Sen. McConnell said that Billy obviously is not one of his admirers and it’s worth noting that the people of Kentucky have made him the longest-serving Senator in Kentucky history and his Senate Republican colleagues made him the longest-serving Senate Leader in history — elected 7 times by them without opposition.


Related Posts

7 Comments

  1. Marv Dunn says:

    Thanks Billy; an interesting read.

  2. Stacey says:

    What a powerful insight to a man I do not care for you are right he doesn’t care for us that are less fortunate, I moved to Kentucky 10 yrs ago and he wasn’t a nice man back then. The older he gets the worse he gets.
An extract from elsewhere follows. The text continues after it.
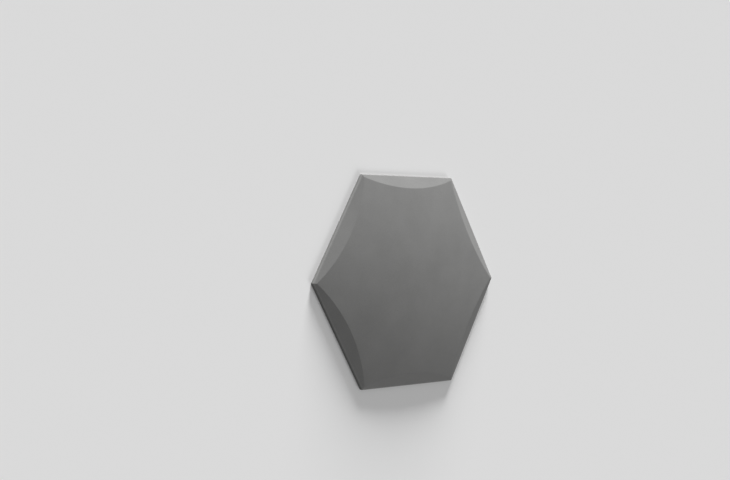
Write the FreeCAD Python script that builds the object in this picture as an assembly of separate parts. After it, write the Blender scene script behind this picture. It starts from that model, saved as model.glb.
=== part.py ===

So sad.

  3. Roger Auge says:

    Excellent but sad piece by Billy Reed on tbe tumulchuous decline of Mitch. From statesman to buttkisser, Mitch will go down in history as a tragic figure.

  4. d ortega-correa says:

    Too much Power and greed happened to him. He’s arguably one of the most conniving, dishonest, dangerous and hated men in the US government. At the end, his legacy will not to be admired but for people who knew him in his heyday to say they don’t know what could have happened to him.

  5. Dan says:

    Excellent article! The paralysis in Congress for the past 12 years is primarily McConnell’s fault. Blocking Obama’s efforts to lead for 8 years, and now giving Trump full reign to gut our democracy as long as McConnell is still pulling the strings of power, is his legacy. Our poor federal response to this pandemic can be largely attributed to McConnell’s willingness to put partisan politics above the interests of the American people.

  6. Gerardo says:

    Why does Kentucky keep electing him to congress? Is there a white-supremist element that we are not aware of? I contributed a lot of money to Amy McGrath’s campaign because I despise this man.

  7. Jim says:

    Mitch did everything short of becoming a Canadian citizen to avoid serving in Vietnam. How could anyone get in the National Guard reserves (for a mere 40 days) without help…JSC?? Mitch has keep the electorate of Kentucky stupid….and kept their vote. My home state remains an embarrassment to the country. It ranks among the lowest in healthcare, education and every other socioeconomic standard.